**What is required:** Extract all lines from the data beneath that include the word "with".

(Records that describe objects)
+--

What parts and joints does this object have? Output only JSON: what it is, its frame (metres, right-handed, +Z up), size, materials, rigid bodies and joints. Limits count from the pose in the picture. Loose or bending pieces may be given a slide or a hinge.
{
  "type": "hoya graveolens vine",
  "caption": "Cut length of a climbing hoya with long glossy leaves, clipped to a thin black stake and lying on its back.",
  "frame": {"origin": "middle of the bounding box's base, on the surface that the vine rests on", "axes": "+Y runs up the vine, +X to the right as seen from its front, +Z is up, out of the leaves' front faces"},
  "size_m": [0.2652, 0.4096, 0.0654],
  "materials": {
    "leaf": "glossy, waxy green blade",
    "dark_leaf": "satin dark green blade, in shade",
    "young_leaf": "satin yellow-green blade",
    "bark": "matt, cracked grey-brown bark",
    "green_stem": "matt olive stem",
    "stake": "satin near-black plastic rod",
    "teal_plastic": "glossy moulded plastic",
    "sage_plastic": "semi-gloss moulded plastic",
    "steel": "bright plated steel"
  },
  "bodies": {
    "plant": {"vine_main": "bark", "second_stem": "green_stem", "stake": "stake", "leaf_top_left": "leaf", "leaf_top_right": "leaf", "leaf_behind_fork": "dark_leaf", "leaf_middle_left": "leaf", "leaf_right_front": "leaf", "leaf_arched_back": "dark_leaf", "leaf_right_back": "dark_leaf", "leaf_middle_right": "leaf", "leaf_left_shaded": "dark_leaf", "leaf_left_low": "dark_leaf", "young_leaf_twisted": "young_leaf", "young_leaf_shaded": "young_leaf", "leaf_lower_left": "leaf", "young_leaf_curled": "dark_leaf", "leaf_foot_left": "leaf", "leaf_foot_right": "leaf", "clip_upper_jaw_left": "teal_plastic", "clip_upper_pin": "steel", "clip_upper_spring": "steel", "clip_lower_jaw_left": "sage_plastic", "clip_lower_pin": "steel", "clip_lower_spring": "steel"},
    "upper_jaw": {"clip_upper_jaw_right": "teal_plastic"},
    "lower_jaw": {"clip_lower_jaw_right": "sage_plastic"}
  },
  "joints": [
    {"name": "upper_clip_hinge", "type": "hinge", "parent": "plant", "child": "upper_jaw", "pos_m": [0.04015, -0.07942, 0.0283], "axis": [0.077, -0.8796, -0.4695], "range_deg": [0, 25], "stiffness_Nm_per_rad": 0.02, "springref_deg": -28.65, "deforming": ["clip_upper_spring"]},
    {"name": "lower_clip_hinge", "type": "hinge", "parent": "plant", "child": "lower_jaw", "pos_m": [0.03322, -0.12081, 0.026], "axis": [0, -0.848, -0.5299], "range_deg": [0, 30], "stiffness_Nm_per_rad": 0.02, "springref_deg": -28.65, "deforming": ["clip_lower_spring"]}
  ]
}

+--

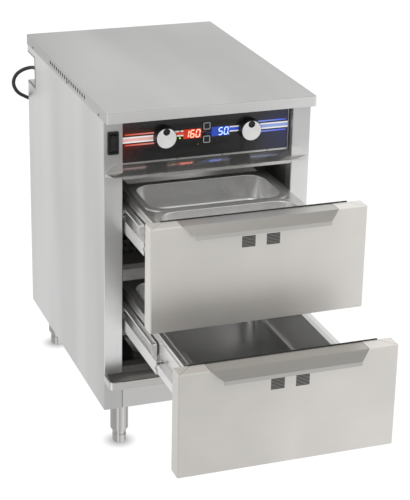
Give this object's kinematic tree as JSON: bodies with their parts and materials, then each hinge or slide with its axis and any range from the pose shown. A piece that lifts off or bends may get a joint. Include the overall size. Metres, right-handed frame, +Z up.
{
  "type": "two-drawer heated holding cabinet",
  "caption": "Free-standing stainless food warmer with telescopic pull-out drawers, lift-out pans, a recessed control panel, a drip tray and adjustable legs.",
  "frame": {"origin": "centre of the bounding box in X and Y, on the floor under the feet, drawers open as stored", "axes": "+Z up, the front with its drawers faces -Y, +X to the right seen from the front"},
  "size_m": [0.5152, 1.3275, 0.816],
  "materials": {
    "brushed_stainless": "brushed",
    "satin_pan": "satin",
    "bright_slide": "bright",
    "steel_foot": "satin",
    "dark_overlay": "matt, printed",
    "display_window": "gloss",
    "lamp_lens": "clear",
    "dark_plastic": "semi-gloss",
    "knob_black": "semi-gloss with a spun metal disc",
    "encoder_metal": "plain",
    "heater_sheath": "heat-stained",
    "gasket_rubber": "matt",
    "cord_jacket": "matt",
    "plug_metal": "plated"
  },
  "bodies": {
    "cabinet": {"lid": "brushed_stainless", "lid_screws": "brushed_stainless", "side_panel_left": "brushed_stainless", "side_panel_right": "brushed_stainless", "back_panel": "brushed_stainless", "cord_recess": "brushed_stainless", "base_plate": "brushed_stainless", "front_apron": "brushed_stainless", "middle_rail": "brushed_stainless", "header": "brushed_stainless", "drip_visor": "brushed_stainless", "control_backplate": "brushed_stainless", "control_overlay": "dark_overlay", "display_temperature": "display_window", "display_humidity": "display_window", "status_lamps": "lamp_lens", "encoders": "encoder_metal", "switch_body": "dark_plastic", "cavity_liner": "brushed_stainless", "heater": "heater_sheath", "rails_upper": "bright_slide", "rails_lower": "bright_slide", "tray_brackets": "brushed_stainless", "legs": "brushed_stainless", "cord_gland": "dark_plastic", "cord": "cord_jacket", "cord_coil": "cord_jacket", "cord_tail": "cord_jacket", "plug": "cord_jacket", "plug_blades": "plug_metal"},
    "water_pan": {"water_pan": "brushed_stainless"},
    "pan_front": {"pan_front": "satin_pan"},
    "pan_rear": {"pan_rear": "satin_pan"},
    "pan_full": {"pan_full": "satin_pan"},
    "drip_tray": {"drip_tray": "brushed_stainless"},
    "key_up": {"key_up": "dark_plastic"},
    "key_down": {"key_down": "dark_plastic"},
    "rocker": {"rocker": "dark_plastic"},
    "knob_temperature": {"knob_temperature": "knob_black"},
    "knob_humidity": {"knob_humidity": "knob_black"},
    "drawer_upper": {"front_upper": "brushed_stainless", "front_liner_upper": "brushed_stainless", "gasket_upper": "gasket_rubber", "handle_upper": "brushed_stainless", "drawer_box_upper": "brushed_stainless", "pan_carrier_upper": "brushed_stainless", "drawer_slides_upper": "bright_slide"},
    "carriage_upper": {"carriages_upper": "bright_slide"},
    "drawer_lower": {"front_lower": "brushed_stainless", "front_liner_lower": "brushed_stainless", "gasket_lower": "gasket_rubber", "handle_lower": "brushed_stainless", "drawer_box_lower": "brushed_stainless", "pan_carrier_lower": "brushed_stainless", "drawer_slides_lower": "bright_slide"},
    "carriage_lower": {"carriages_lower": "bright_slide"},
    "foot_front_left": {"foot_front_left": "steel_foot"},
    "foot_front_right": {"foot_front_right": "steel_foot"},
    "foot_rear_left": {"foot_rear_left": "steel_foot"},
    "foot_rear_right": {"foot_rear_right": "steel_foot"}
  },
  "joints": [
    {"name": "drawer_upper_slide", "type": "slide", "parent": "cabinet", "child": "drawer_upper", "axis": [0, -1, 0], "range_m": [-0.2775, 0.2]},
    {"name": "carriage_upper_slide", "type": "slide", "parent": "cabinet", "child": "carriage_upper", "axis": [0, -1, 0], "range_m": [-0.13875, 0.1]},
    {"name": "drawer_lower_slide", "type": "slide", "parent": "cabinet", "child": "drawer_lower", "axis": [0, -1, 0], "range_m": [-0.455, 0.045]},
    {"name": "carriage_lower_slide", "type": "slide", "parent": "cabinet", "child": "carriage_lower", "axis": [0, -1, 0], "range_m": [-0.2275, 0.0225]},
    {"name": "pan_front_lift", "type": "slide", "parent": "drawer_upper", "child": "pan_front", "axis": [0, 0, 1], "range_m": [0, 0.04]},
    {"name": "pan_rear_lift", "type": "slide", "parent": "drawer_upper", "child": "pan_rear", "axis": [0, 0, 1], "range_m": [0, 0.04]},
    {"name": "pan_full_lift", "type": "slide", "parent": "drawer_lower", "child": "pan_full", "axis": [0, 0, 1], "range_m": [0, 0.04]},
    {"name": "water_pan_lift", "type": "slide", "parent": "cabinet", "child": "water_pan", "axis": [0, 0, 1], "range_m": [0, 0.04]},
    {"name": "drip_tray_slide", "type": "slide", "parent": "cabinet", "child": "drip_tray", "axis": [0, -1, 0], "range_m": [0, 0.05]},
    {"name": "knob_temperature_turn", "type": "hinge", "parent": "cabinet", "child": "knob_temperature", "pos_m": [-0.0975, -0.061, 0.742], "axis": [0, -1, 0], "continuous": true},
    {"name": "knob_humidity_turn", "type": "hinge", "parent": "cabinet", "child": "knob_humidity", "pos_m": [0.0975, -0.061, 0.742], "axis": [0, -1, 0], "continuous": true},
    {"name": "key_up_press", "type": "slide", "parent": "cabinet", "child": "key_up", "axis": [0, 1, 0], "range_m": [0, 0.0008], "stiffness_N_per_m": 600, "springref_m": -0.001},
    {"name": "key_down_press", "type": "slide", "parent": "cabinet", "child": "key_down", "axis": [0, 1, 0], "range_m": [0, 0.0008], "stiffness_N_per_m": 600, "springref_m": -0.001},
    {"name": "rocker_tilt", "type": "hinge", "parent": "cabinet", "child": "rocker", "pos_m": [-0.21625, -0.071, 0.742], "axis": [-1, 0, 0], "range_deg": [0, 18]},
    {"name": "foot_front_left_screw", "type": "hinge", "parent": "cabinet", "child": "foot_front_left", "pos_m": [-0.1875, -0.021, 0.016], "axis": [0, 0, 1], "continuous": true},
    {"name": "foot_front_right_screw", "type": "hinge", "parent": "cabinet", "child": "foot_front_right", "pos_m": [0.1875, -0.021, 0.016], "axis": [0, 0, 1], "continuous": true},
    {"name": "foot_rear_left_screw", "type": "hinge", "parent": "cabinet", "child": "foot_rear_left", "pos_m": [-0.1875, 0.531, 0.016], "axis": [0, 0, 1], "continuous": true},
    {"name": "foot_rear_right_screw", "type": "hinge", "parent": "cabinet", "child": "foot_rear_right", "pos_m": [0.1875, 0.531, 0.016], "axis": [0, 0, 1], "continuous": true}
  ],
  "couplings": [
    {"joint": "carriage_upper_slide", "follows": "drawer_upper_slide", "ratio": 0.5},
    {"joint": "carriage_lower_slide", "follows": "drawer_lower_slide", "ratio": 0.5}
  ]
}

+--

**Reply:**
  "caption": "Cut length of a climbing hoya with long glossy leaves, clipped to a thin black stake and lying on its back.",
Give this object's kinematic tree as JSON: bodies with their parts and materials, then each hinge or slide with its axis and any range from the pose shown. A piece that lifts off or bends may get a joint. Include the overall size. Metres, right-handed frame, +Z up.
  "caption": "Free-standing stainless food warmer with telescopic pull-out drawers, lift-out pans, a recessed control panel, a drip tray and adjustable legs.",
  "frame": {"origin": "centre of the bounding box in X and Y, on the floor under the feet, drawers open as stored", "axes": "+Z up, the front with its drawers faces -Y, +X to the right seen from the front"},
    "knob_black": "semi-gloss with a spun metal disc",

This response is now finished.